Die oben beschriebene Rechtsfolge für den EWR-Vertrag tritt automatisch mit dem Vollzug des Austritts Großbritanniens aus der Europäischen Union ein; es bedarf insofern keiner separaten Kündigung seitens Großbritanniens, der Union und ihrer Mitgliedstaaten, oder der EFTA Staaten.“
2. Stellungnahme
2.1 Art. 50 Abs. 3 EUV
Nach Art. 50 Abs. 3 EUV gelten "die Verträge" nicht mehr. Wie sich aus Art. 1 Abs. 3 Satz 1 EUV ergibt, sind damit der EUV und der AEUV gemeint. Darin sind sich die Kommentatoren einig, und deshalb wird auch gesagt, es handle sich völkerrechtlich um eine überflüssige Selbstverständlichkeit. Gemischte Abkommen wie das EWRA gehören nicht zu den Verträgen iSv Art. 50 Abs. 3 EUV und sind daher nicht betroffen. Sie gelten also erst einmal weiter.

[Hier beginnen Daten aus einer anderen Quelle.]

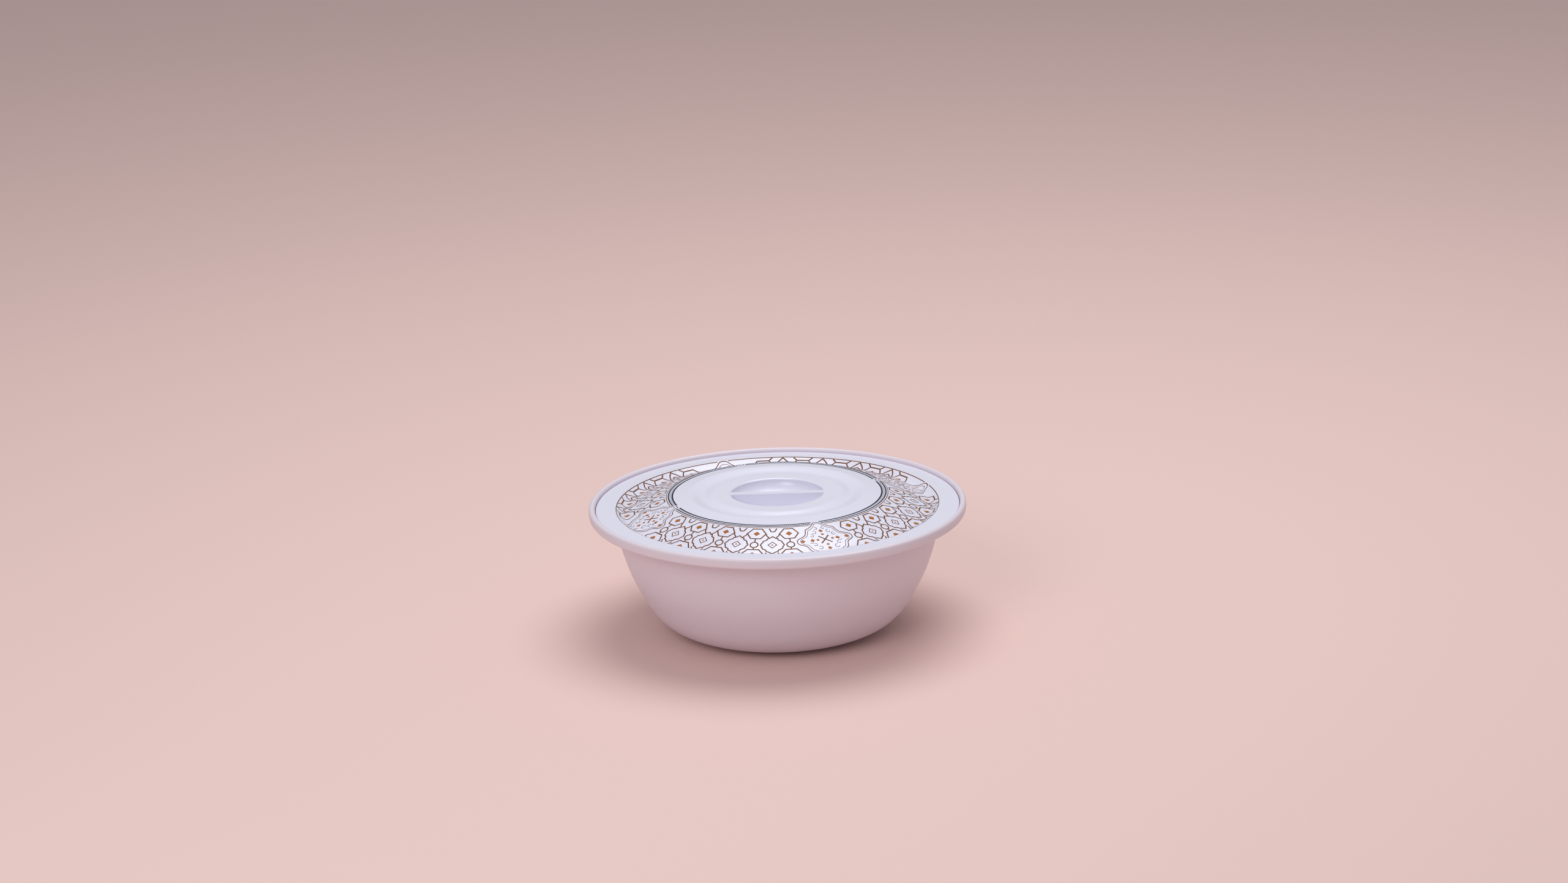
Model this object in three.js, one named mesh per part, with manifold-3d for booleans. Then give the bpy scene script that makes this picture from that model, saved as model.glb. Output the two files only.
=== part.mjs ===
// A deep serving bowl with a drop-in lid, both moulded in white melamine.
// Millimetres, +Z up. The bowl stands on z = 0 and its axis is the Z axis.
import * as THREE from 'three';
import { mergeVertices } from 'three/addons/utils/BufferGeometryUtils.js';
import Module from 'manifold-3d';

const wasm = await Module();
wasm.setup();

// Driving dimensions
const rimRadius = 120;
const rimHeight = 81;
const beadWidth = 3.9;
const beadRise = 2;
const flangeDepth = 5.5;
const wall = 3;
const footRadius = 53;
const footWidth = 6;
const footRecess = 1.2;
const lidRadius = 115.7;
const lidThickness = 2.6;
const lidDrop = 0.3;
const landHeight = 8;
const landRadius = 42;
const gripRadius = 30.2;
const gripDepth = 14;
const barWidth = 4.6;
const barBelowLand = 0.2;
const printInner = 69.7;
const printOuter = 102.9;
const printThickness = 0.35;
const gap = 0.3;
const segments = 60;

// Heights worked out from them
const ledgeHeight = rimHeight - lidDrop - lidThickness - gap;
const landTop = rimHeight + landHeight;
const bowlFloor = footRecess + wall + 0.2;

const point = (radius, height) => new THREE.Vector2(radius, height);

// A smooth run of points through a short list of [radius, height] pairs.
function smooth(pairs, count) {
  return new THREE.SplineCurve(pairs.map(([radius, height]) => point(radius, height))).getPoints(count);
}

// A quarter of an ellipse from the axis at the bottom to the given radius at the top.
function hollow(radius, depth, top, count) {
  return Array.from({ length: count + 1 }, (_, step) => {
    const angle = (Math.PI / 2) * (step / count);
    return point(radius * Math.sin(angle), top - depth * Math.cos(angle));
  });
}

// Turns a profile about Z. A profile runs so that its faces point outwards.
function turned(profile) {
  return new THREE.LatheGeometry(profile, segments).rotateX(Math.PI / 2);
}

function solidFrom(geometry) {
  const bare = geometry.clone();
  bare.deleteAttribute('normal');
  bare.deleteAttribute('uv');
  const merged = mergeVertices(bare, 1e-4);
  const vertProperties = new Float32Array(merged.attributes.position.array);
  const triVerts = new Uint32Array(merged.index.array);
  return new wasm.Manifold(new wasm.Mesh({ numProp: 3, vertProperties, triVerts }));
}

function geometryFrom(solid) {
  const mesh = solid.getMesh();
  const geometry = new THREE.BufferGeometry();
  geometry.setAttribute('position', new THREE.BufferAttribute(mesh.vertProperties, 3));
  geometry.setIndex(new THREE.BufferAttribute(mesh.triVerts, 1));
  geometry.computeVertexNormals();
  return geometry;
}

// The outside of the bowl from the foot up to the flange.
const wallOutside = [
  [footRadius + 2, 0.9],
  [65, 3.6],
  [73, 7.6],
  [79, 13],
  [83.8, 19.5],
  [89.2, 29],
  [94.3, 39.5],
  [98.6, 51.7],
  [101.5, 63],
  [103.2, rimHeight - flangeDepth],
];

// The inside follows it, one wall thickness in.
const wallInside = [
  [footRadius - 1, bowlFloor],
  [63, 6.6],
  [70.6, 10.4],
  [76.4, 15.6],
  [80.9, 21.6],
  [86.2, 30.5],
  [91.3, 40.5],
  [95.5, 52.2],
  [98.4, 63.4],
  [100.2, ledgeHeight - 3.6],
];

function bowlGeometry() {
  const beadInner = rimRadius - beadWidth;
  const under = rimHeight - flangeDepth;
  const profile = [
    point(0, footRecess),
    point(footRadius - footWidth - 1.2, footRecess),
    point(footRadius - footWidth, 0),
    point(footRadius, 0),
    ...smooth(wallOutside, 14),
    point(rimRadius - 2.2, under + 0.2),
    point(rimRadius - 0.5, under + 1.4),
    point(rimRadius, rimHeight - 1),
    point(rimRadius - 0.3, rimHeight + beadRise - 1),
    point(rimRadius - 1.1, rimHeight + beadRise - 0.2),
    point(rimRadius - 2.2, rimHeight + beadRise),
    point(beadInner + 0.6, rimHeight + beadRise - 0.6),
    point(beadInner, rimHeight + beadRise - 2),
    point(beadInner, ledgeHeight),
    point(105.8, ledgeHeight),
    point(102.6, ledgeHeight - 1.7),
    ...smooth(wallInside, 14).reverse(),
    point(0, bowlFloor),
  ];
  return turned(profile);
}

// The lid's upper surface between the two dark lines and the plain flat band.
const printedSlope = smooth([
  [printInner, rimHeight + 6.8],
  [78, rimHeight + 3.85],
  [87, rimHeight + 0.6],
  [94, rimHeight - 2.2],
  [97.3, rimHeight - 3],
  [100, rimHeight - 1.9],
  [printOuter, rimHeight + 0.15],
], 10);

// The printed slope moved down by a distance, and drawn in by a margin at its two edges.
function slopeMoved(down, margin) {
  const last = printedSlope.length - 1;
  return printedSlope.map((place, index) => {
    const inwards = index === 0 ? margin : index === last ? -margin : 0;
    return point(place.x + inwards, place.y - down);
  });
}

function lidGeometry() {
  const bandTop = rimHeight - lidDrop;
  const bandUnder = bandTop - lidThickness;
  const upper = [
    ...hollow(gripRadius - 0.6, gripDepth - 0.6, landTop - 0.6, 8),
    point(gripRadius + 0.6, landTop),
    point(landRadius - 1, landTop),
    point(landRadius + 1.2, landTop - 0.5),
    point(46, landTop - 1.5),
    point(49, landTop - 1.5),
    point(53.6, landTop - 0.1),
    point(56, landTop + 0.3),
    point(58.4, landTop),
    point(65, landTop - 0.7),
    point(66.7, landTop - 1.1),
    point(printInner - 0.1, rimHeight + 6.85),
    ...slopeMoved(printThickness + gap + 0.1, 0),
    point(printOuter + 0.1, rimHeight + 0.15),
    point(105, rimHeight + 0.1),
    point(lidRadius - 0.9, bandTop),
    point(lidRadius, bandTop - 0.8),
  ];
  const lower = [
    point(lidRadius, bandUnder + 0.4),
    point(lidRadius - 0.4, bandUnder),
    point(105.6, bandUnder),
    point(102.2, bandUnder - 0.9),
    point(97.4, rimHeight - 5.8),
    point(93.4, rimHeight - 5),
    point(69, rimHeight + 4.1),
    point(64, landTop - 3.4),
    point(56, landTop - 2.6),
    point(48, landTop - 4.2),
    point(landRadius, landTop - 3),
    point(gripRadius + 4.6, landTop - 2.8),
    ...hollow(gripRadius + 2.4, gripDepth - 2.6, landTop - 5.2, 8).reverse(),
  ];
  const shell = solidFrom(turned([...upper, ...lower].reverse()));
  return geometryFrom(shell.add(barSolid()));
}

// The straight bar across the grip recess. It ends inside the recess wall and floor.
function barSolid() {
  const sink = 1;
  const height = gripDepth + 2 * sink;
  const box = new THREE.BoxGeometry(2 * (gripRadius + sink), barWidth, height);
  box.translate(0, 0, landTop - barBelowLand - height / 2);
  const space = turned([
    ...hollow(gripRadius + sink, gripDepth + sink, landTop, 8),
    point(0, landTop),
  ]);
  return solidFrom(box).intersect(solidFrom(space));
}

function printGeometry() {
  const top = slopeMoved(0, gap);
  const under = slopeMoved(printThickness, gap).reverse();
  return turned([...top, ...under, top[0].clone()].reverse());
}

function material(color, roughness) {
  return new THREE.MeshStandardMaterial({ color, roughness, metalness: 0 });
}

function part(name, geometry, finish) {
  const mesh = new THREE.Mesh(geometry, finish);
  mesh.name = name;
  return mesh;
}

const lid = new THREE.Group();
lid.add(part('lid', lidGeometry(), material('#e6e4ee', 0.2)));
lid.add(part('printed_ring', printGeometry(), material('#d9dde6', 0.2)));

const group = new THREE.Group();
group.add(part('bowl', bowlGeometry(), material('#e4dade', 0.45)));
group.add(lid);

export default group;
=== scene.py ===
import bpy
import numpy as np
from mathutils import Matrix, Vector


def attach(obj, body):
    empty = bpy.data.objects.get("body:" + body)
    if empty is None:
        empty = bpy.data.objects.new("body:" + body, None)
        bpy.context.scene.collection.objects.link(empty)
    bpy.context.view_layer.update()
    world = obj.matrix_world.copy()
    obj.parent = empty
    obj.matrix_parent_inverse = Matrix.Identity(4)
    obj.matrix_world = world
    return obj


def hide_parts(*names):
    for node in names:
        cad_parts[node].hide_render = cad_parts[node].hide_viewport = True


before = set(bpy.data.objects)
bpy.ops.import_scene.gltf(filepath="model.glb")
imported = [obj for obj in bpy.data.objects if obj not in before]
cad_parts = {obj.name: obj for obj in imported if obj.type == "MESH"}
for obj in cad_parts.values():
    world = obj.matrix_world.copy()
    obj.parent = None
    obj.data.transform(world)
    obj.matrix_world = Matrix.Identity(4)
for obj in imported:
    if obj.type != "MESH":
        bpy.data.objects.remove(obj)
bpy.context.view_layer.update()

MM = 0.001

# Sizes in millimetres. The bowl stands on z = 0 and its axis is the Z axis.
RIM_HEIGHT = 81.0
LAND = RIM_HEIGHT + 8.0
GRIP = 30.2
GRIP_DEPTH = 14.0
GRIP_ROUNDING = 0.8
TURN_STEPS = 240
CURVE_STEPS = 6

# The bar across the grip: half widths from its crown to its foot, and how far it sinks in.
BAR_HALF_WIDTHS = (2.0, 2.3, 2.9)
BAR_EDGE_DROP = 0.35
BAR_BELOW_LAND = 0.2
BAR_SINK = 0.6
BAR_END_SINK = 0.3
BAR_STEPS = 61

# The printed border: cells round the lid, and the four places where a medallion stands.
CELLS = 24
CELL = 360.0 / CELLS
QUARTER = 90.0
MEDALLIONS = (20.0, 110.0, 200.0, 290.0)
MEDALLION_REACH = 8.0
MEDALLION_RADIUS = 85.0
PROUD = 0.05
RIBBON_STEP = 1.2
MITRE_LIMIT = 0.55
LINE = 0.85
FINE_LINE = 0.35
INNER_ROW = 76.5
MIDDLE_ROW = 87.0
OUTER_ROW = 95.8

# The photograph's camera: a long lens, aimed so that the rim's centre falls on this pixel.
PHOTO_WIDTH, PHOTO_HEIGHT = 2560, 1441
FOCAL_PIXELS = 7500.0
RIM_CENTRE_PIXEL = (1266.5, 821.8)
DISTANCE = 2921.4
ELEVATION = np.radians(17.38)
ROLL = np.radians(-1.54)
SENSOR = 36.0


# Colours and materials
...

Nach Mäsch/Gausing/Peters soll eine Analogie zum Beitritt der EFTA-Staaten Finnland, Österreich und Schweden zur EU angezeigt sein. Sie hätten zunächst einmal vom EFTA-Abkommen zurücktreten und im Rahmen des EWR-Abkommens die Stellung als EU-Mitgliedsstaat einnehmen müssen. Der Rücktritt vom EFTA-Abkommen habe nur deshalb nicht das dauerhafte Ausscheiden aus dem EWR zur Folge gehabt, weil sich diese Staaten bereits in Art. 5 Abs. 2 der Beitrittsakte verpflichtet hätten, allen von der EU abgeschlossenen Übereinkünften beizutreten, was letztlich zum Verbleib im EWR, genauer: zum Wiederbeitritt auf der anderen Seite geführt habe. Dieses Einerseits-Andererseits überzeugt nicht. Nach Art. 2 Abs. 2 des Beitrittsvertrags vom 24.6.1994 trat der Vertrag am 1.1.1995 für die Beitrittsstaaten inkraft, die ihre Ratifikationsurkunden spätestens am 31.12.1994 hinterlegt hatten. In der Beitrittsakte war vorgesehen, dass die beitretenden Staaten mit Wirkung ab dem 1.1.1995 von dem EFTA-Abkommen zurücktreten. Danach sind der Beitritt zur EU und der Rücktritt vom EFTA-Abkommen zeitgleich erfolgt, ohne dass dazwischen eine Lücke war. Daher sind die beitretenden Staaten im EWRA verblieben und nicht ausgeschieden. Wären sie ausgeschieden, hätten sie nach Art. 128 EWR Aufnahmeanträge stellen müssen. Die Bedingungen für ihren Beitritt zum EWRA wären in Abkommen zwischen den Vertragsparteien des EWRA und dem antragstellenden Staat zu regeln gewesen, die die Vertragsstaaten des EWRA hätten ratifizieren oder genehmigen müssen. Das alles hat nicht stattgefunden.